The commissioner, in charge of the internal market, reckons all leaders know this and it is only officials working in the EU institutions who have unrealistic expectations about the popularity of the treaty, designed to streamline how the EU functions and removing the unanimity requirement for decision-making in most policy areas.

"When Irish people rejected the Lisbon Treaty a year ago, the initial reaction ranged from shock to horror to temper to vexation. That would be the view of a lot of the people who live in the Brussels beltway," he told the Institute of Chartered Accountants of Ireland on Friday (26 June), reports the Irish Times.

"On the other hand, all of the [political leaders] know quite well that if the similar question was put to their electorate by a referendum the answer in 95 per cent of the countries would probably have been 'No' as well."

"I have always divided the reaction between those two forces: those within the beltway, the 'fonctionnaires', those who gasp with horror [on the one hand] and the heads of state, who are far more realistic. They are glad they didn't have to put the question themselves to their people."

Ireland rejected the Lisbon Treaty in a referendum a year ago. In the run up to that vote, Mr McCreevy stole the headlines by saying he had not read the treaty from cover to cover and that no "sane" person had done so.
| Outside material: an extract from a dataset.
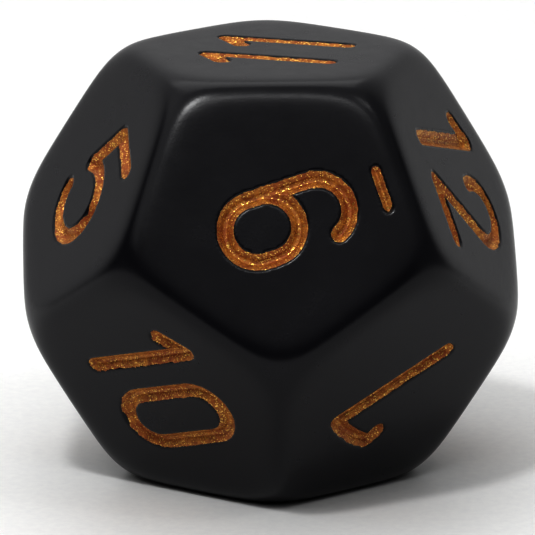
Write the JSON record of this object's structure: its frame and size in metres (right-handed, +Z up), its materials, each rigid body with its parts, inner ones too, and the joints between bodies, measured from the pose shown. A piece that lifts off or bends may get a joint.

His admission prompted Irish journalists to ask other politicians about whether they had done their Lisbon homework, eventually exposing the fact that Irish Prime Minister Brian Cowen had not read it either.

This time round, Irish voters, shaken by the devastating effects the economic crisis has had on the country, are thought more like to vote "Yes". Recent polls have indicated a majority intend to give the green light to the document,
At a summit earlier in June, EU leaders agreed to a set of guarantees on the Lisbon Treaty designed to persuade voters to say "Yes".
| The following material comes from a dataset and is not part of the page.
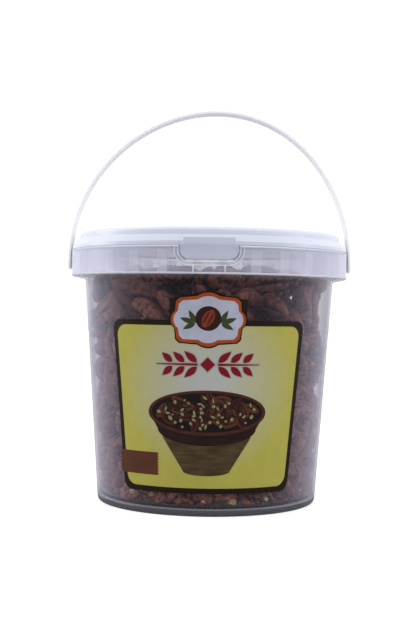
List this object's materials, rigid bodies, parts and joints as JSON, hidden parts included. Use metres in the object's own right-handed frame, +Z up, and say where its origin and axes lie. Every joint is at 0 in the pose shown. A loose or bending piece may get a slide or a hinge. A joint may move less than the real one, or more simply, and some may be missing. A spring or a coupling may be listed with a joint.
{
  "type": "tub of shelled pecans",
  "caption": "Round see-through plastic tub filled with shelled pecan halves, with a press-on lid, a front pull tab, a wrap-round label and a swinging bail handle.",
  "frame": {"origin": "centre of the tub's foot ring, on the surface it stands on", "axes": "+Z up along the tub's axis, -Y towards the label and the pull tab (the front), X along the bail handle's hinge line"},
  "size_m": [0.1364, 0.133, 0.1879],
  "materials": {
    "tub_plastic": "clear natural polypropylene, slightly milky, satin gloss",
    "lid_plastic": "milky natural polypropylene, satin gloss",
    "handle_plastic": "milky natural polypropylene, satin gloss",
    "label_print": "printed film label, satin, yellow field with dark brown border",
    "pecan_skin": "wrinkled dry nut skin, dull with an oily sheen, cream where broken"
  },
  "bodies": {
    "tub_body": {"tub": "tub_plastic", "lid": "lid_plastic", "label": "label_print", "pecan_heap_middle": "pecan_skin", "pecan_half_side_01": "pecan_skin", "pecan_half_side_02": "pecan_skin", "pecan_half_side_03": "pecan_skin", "pecan_half_side_04": "pecan_skin", "pecan_half_side_05": "pecan_skin", "pecan_half_side_06": "pecan_skin", "pecan_half_side_07": "pecan_skin", "pecan_half_side_08": "pecan_skin", "pecan_half_side_09": "pecan_skin", "pecan_half_side_10": "pecan_skin", "pecan_half_side_11": "pecan_skin", "pecan_half_side_12": "pecan_skin", "pecan_half_side_13": "pecan_skin", "pecan_half_side_14": "pecan_skin", "pecan_half_side_15": "pecan_skin", "pecan_half_side_16": "pecan_skin", "pecan_half_side_17": "pecan_skin", "pecan_half_side_18": "pecan_skin", "pecan_half_side_19": "pecan_skin", "pecan_half_side_20": "pecan_skin", "pecan_half_side_21": "pecan_skin", "pecan_half_side_22": "pecan_skin", "pecan_half_side_23": "pecan_skin", "pecan_half_side_24": "pecan_skin", "pecan_half_side_25": "pecan_skin", "pecan_half_side_26": "pecan_skin", "pecan_half_side_27": "pecan_skin", "pecan_half_side_28": "pecan_skin", "pecan_half_side_29": "pecan_skin", "pecan_half_side_30": "pecan_skin", "pecan_half_side_31": "pecan_skin", "pecan_half_side_32": "pecan_skin", "pecan_half_side_33": "pecan_skin", "pecan_half_side_34": "pecan_skin", "pecan_half_side_35": "pecan_skin", "pecan_half_side_36": "pecan_skin", "pecan_half_side_37": "pecan_skin", "pecan_half_side_38": "pecan_skin", "pecan_half_side_39": "pecan_skin", "pecan_half_side_40": "pecan_skin", "pecan_half_top_01": "pecan_skin", "pecan_half_top_02": "pecan_skin", "pecan_half_top_03": "pecan_skin", "pecan_half_top_04": "pecan_skin", "pecan_half_top_05": "pecan_skin", "pecan_half_top_06": "pecan_skin", "pecan_half_top_07": "pecan_skin", "pecan_half_top_08": "pecan_skin", "pecan_half_top_09": "pecan_skin", "pecan_half_top_10": "pecan_skin", "pecan_half_top_11": "pecan_skin", "pecan_half_top_12": "pecan_skin", "pecan_half_top_13": "pecan_skin", "pecan_half_top_14": "pecan_skin"},
    "handle_body": {"bail_handle": "handle_plastic"}
  },
  "joints": [
    {"name": "handle_swing", "type": "hinge", "parent": "tub_body", "child": "handle_body", "pos_m": [0, 0, 0.1152], "axis": [1, 0, 0], "range_deg": [-112, 112]}
  ]
}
The treaty needs to be approved by all member states before going into force. Ratification has also not yet been completed in Germany, Poland and the Czech Republic, where the president of all three countries have to sign the document.

2. Germany's top court to decide on EU treaty
HONOR MAHONY

BRUSSELS - Germany's top court will on Tuesday (30 June) decide whether the EU's new treaty is compatible with the country's constitution in a judgement that is keenly awaited throughout the rest of the bloc.
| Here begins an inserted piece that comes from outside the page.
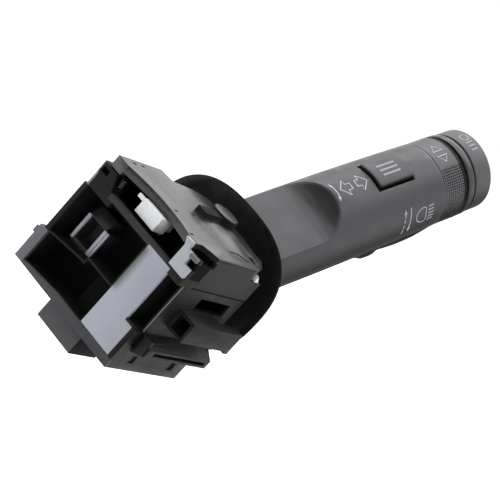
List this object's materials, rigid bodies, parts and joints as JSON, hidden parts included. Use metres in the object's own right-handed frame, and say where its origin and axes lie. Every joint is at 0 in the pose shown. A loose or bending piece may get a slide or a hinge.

The constitutional court will at 10am CET deliver a ruling examining a series of complaints that suggest that the treaty, some six years in the making, would undermine the German parliament and the country's sovereignty as well as transfer too many powers to the EU but not make it democratic enough.

The judges involved in the case held a two-day hearing in February, to which Berlin sent foreign minister Frank-Walter Steinmeier and interior minister Wolfgang Schaeuble, to make the treaty's case.

Some of the judges expressed some scepticism during the hearing about whether the treaty ensures more democracy for the EU's citizens, and they had reservations about the number of powers that will be transferred to the EU level under the treaty and the fact that new powers in the future can be achieved without a treaty change.

The court is not expected to give the red light to the treaty, which is strongly supported by German chancellor Angela Merkel. Instead, it is set to give the go ahead to the complete ratification of the text, but with certain conditions.

German newspapers suggest the court will say that future transferral of power to Brussels should only be allowed after the approval of the Bundestag (parliament) and that the constitutional court itself should watch over this process.

The constitutional court ruled on a similar complaint in 1993 over the Maastricht Treaty, which paved the way to the creation of the euro.

At the time it ruled the treaty compatible with the German constitution but said it, the court, should have the last on whether the EU is overstepping the competences conferred on it by the treaty.

If the court says yes to the treaty it will pave the way to the final step of ratification in Germany - signature by the president Horst Koehler. The German parliament passed the treaty with an overwhelming majority last year.

But the overall fate of the treaty in the 27-member EU will remain unclear even if Germany makes the pro-Lisbon move.

Ireland will have a second referendum on it at the beginning of October, while the presidents the Czech Republic and Poland have not yet signed it.

Berlin, along with France, is keen to see the treaty - creating an EU foreign minister and EU president post - in place as soon as possible and is pushing for a 1 January 2010 start date.

It has said progress on other issues, such as further enlargement of the EU, cannot go ahead without the Lisbon Treaty.